* Your instructions *
List, from the lines below, each one with "slide" in it.

* Given material *
__________________________________________________
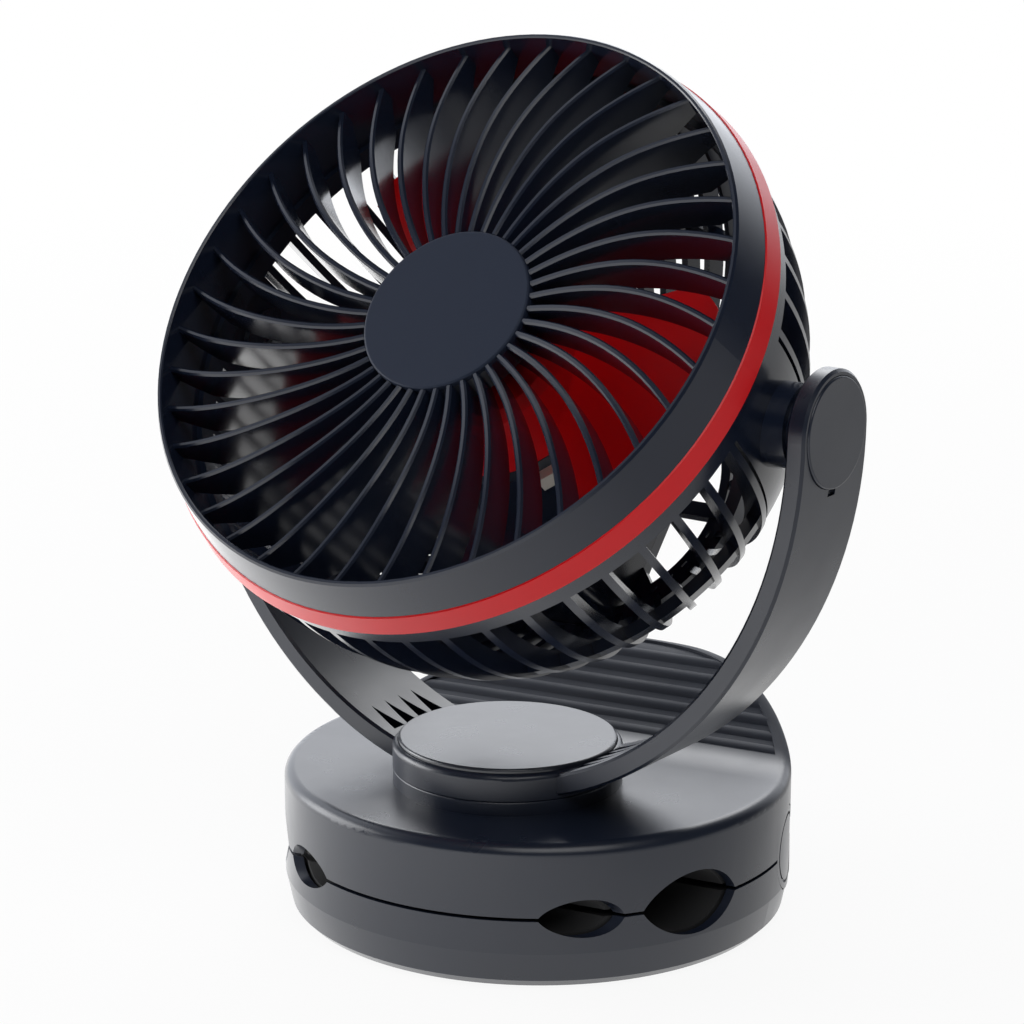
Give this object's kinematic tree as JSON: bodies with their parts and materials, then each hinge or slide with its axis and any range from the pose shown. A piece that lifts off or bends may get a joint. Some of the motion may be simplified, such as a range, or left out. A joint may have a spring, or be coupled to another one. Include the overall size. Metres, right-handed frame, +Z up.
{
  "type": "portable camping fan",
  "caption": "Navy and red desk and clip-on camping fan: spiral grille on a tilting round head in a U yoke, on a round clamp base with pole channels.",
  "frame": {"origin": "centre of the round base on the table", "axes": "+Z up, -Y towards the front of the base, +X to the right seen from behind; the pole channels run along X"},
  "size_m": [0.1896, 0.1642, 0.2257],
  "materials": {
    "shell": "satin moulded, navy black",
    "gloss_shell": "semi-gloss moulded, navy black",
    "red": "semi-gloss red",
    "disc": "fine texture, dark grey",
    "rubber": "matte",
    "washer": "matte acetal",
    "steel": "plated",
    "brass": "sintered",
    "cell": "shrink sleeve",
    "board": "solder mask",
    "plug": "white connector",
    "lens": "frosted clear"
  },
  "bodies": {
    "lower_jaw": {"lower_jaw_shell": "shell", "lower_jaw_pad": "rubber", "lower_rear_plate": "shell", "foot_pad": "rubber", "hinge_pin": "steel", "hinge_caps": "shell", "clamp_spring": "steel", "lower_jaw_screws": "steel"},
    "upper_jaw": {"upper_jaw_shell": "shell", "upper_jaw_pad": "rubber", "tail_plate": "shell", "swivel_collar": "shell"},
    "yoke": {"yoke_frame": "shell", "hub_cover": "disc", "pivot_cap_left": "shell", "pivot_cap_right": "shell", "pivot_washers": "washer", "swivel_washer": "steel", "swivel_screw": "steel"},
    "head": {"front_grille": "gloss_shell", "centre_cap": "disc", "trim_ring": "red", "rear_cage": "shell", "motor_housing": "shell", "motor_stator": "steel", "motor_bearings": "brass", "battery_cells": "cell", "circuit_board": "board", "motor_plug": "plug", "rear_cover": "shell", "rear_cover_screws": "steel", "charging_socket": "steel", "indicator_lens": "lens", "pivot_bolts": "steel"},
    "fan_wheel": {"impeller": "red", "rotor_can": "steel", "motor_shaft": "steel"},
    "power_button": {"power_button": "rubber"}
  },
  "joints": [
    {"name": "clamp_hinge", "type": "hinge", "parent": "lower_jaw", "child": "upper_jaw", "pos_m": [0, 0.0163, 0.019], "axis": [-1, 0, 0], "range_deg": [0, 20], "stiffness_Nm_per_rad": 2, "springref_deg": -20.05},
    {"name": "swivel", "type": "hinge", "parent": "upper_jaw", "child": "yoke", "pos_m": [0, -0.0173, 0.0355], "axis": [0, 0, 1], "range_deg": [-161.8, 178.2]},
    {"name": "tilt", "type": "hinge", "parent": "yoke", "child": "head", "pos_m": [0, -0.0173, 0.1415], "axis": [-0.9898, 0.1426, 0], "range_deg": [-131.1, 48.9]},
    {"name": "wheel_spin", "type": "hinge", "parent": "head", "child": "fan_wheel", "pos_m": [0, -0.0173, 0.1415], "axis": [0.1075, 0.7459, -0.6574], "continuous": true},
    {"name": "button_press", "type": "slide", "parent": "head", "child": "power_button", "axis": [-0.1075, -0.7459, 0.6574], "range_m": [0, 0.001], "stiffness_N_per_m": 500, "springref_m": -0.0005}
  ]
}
__________________________________________________
* Solution to this problem *
Give this object's kinematic tree as JSON: bodies with their parts and materials, then each hinge or slide with its axis and any range from the pose shown. A piece that lifts off or bends may get a joint. Some of the motion may be simplified, such as a range, or left out. A joint may have a spring, or be coupled to another one. Include the overall size. Metres, right-handed frame, +Z up.
    {"name": "button_press", "type": "slide", "parent": "head", "child": "power_button", "axis": [-0.1075, -0.7459, 0.6574], "range_m": [0, 0.001], "stiffness_N_per_m": 500, "springref_m": -0.0005}